**Your instructions**
Retype word for word the lines lying between the line containing "Continue the OpenSCAD" and the line containing "PER_GORE, HEM_PER_GORE, PATCH_PER_GORE", together with those two lines themselves, and nothing besides.

**Data**
+===+
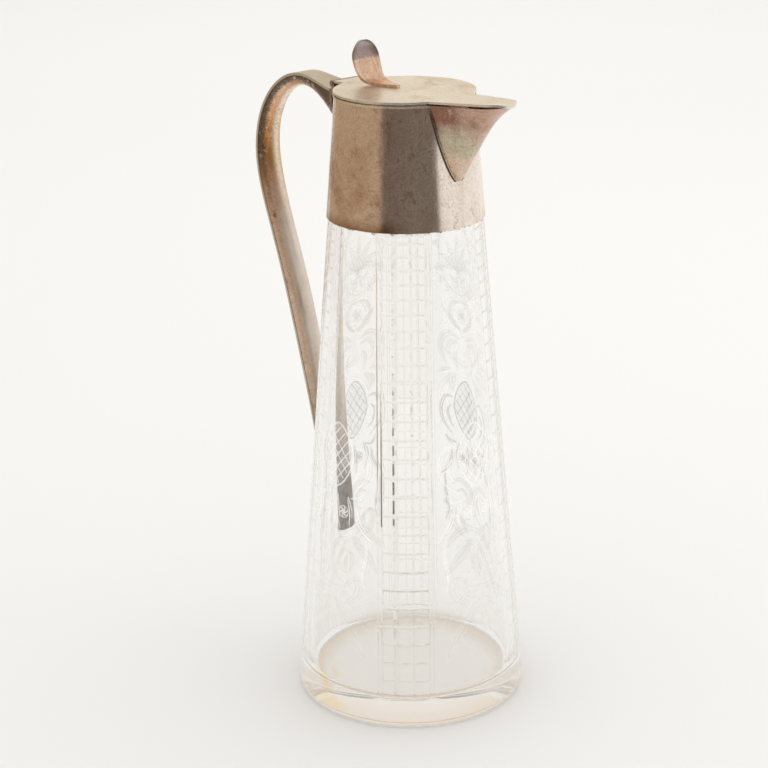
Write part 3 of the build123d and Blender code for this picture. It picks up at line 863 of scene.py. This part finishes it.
+===+
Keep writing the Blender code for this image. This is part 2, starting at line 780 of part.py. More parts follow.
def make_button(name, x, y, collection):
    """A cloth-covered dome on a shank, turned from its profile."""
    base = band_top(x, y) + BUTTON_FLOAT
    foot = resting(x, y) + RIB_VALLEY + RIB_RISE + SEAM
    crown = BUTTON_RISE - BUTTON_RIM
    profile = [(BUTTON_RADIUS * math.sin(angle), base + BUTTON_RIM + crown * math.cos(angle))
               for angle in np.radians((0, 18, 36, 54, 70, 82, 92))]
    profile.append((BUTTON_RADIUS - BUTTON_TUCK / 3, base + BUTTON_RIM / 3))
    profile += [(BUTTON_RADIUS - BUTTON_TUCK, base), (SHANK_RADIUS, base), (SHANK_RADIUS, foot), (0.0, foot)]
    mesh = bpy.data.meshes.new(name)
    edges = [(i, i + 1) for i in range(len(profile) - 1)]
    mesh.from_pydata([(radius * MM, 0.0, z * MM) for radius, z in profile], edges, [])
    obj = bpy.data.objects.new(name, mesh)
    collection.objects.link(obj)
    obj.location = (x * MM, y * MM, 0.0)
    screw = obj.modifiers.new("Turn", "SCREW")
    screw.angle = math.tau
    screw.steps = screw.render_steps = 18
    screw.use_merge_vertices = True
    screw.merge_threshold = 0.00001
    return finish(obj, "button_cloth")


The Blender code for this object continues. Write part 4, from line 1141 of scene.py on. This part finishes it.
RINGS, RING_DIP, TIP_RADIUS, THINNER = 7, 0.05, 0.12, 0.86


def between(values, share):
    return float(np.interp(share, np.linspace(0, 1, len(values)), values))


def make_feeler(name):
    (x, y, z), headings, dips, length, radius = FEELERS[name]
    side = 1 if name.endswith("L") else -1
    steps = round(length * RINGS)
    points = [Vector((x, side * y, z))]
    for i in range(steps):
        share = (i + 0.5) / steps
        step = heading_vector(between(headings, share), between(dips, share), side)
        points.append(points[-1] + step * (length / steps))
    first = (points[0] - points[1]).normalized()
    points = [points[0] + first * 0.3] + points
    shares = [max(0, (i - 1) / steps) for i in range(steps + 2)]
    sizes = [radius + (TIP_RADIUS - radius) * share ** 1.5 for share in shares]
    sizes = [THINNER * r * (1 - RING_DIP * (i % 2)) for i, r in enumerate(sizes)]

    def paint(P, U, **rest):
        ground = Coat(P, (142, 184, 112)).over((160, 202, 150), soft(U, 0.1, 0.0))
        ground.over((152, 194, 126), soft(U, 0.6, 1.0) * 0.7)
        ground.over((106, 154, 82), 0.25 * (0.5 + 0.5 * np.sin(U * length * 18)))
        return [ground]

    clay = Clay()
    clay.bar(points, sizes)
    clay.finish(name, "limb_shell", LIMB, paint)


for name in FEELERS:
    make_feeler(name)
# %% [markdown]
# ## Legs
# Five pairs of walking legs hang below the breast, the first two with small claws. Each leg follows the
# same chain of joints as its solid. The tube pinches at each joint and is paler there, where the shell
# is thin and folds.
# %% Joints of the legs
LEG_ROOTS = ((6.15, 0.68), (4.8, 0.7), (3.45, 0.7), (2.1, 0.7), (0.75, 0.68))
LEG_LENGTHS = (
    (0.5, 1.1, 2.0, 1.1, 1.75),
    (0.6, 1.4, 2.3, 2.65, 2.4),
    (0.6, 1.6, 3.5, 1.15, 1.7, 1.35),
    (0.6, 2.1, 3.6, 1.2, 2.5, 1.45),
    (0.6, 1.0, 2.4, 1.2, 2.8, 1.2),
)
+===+
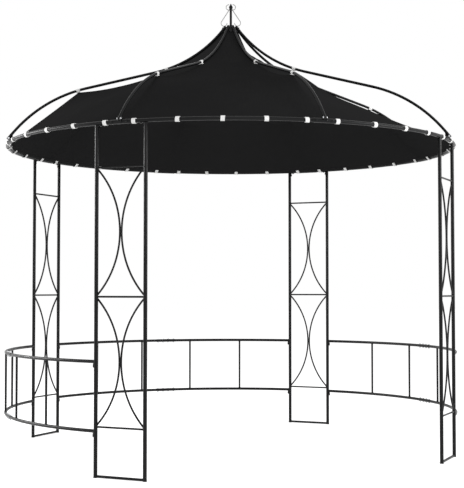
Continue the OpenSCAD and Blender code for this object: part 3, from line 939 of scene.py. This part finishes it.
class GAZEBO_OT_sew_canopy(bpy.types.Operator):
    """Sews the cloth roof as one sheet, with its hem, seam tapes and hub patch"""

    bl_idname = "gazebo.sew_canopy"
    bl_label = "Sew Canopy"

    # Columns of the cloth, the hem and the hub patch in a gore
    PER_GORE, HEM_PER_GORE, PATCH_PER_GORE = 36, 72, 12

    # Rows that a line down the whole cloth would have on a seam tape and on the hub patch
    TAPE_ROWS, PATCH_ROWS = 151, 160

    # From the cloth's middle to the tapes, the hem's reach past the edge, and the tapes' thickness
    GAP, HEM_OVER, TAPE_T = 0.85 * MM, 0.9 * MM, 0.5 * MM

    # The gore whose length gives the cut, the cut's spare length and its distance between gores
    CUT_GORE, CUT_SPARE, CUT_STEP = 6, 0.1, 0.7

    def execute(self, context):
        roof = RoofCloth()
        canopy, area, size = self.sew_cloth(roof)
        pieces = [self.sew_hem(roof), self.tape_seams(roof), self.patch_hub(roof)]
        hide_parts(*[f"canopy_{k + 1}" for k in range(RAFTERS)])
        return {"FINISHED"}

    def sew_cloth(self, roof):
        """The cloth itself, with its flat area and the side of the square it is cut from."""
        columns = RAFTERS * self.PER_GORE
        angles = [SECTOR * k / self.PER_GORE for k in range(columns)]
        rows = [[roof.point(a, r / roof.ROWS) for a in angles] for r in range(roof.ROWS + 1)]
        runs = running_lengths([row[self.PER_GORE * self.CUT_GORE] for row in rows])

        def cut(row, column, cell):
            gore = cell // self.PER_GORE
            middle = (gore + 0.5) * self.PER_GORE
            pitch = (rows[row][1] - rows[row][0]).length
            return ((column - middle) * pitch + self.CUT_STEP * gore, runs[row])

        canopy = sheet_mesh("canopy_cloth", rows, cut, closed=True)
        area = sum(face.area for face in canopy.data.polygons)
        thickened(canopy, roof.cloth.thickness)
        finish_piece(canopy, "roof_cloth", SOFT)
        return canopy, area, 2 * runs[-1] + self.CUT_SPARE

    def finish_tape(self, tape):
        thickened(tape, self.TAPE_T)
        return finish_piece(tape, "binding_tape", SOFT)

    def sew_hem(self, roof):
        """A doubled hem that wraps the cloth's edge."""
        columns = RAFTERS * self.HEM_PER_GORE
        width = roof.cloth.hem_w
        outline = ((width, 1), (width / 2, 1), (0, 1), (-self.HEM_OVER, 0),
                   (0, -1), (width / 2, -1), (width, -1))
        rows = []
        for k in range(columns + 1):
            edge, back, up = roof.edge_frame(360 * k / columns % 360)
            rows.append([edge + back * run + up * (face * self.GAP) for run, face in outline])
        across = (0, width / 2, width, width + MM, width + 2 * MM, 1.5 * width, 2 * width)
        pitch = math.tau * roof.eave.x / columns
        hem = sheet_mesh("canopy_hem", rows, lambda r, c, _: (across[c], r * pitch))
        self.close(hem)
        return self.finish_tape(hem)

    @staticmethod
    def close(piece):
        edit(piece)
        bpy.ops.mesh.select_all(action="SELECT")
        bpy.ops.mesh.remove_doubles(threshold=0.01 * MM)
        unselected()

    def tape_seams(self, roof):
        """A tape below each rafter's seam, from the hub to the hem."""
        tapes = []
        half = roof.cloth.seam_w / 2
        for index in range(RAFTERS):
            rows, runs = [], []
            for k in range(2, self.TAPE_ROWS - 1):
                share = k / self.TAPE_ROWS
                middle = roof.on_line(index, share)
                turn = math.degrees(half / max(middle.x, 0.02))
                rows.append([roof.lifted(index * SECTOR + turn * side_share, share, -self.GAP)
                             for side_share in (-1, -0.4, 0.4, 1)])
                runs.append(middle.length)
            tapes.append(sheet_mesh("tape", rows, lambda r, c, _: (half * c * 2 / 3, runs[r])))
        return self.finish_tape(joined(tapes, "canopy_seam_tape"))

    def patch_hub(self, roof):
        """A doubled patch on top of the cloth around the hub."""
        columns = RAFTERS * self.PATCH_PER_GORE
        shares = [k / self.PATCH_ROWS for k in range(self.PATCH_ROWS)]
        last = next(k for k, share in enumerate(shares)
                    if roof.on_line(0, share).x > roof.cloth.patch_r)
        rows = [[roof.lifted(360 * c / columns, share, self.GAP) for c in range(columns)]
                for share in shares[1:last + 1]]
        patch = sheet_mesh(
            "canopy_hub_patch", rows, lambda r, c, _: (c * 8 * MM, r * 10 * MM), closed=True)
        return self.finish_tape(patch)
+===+
**Answer for this exercise**
Continue the OpenSCAD and Blender code for this object: part 3, from line 939 of scene.py. This part finishes it.
class GAZEBO_OT_sew_canopy(bpy.types.Operator):
    """Sews the cloth roof as one sheet, with its hem, seam tapes and hub patch"""

    bl_idname = "gazebo.sew_canopy"
    bl_label = "Sew Canopy"

    # Columns of the cloth, the hem and the hub patch in a gore
    PER_GORE, HEM_PER_GORE, PATCH_PER_GORE = 36, 72, 12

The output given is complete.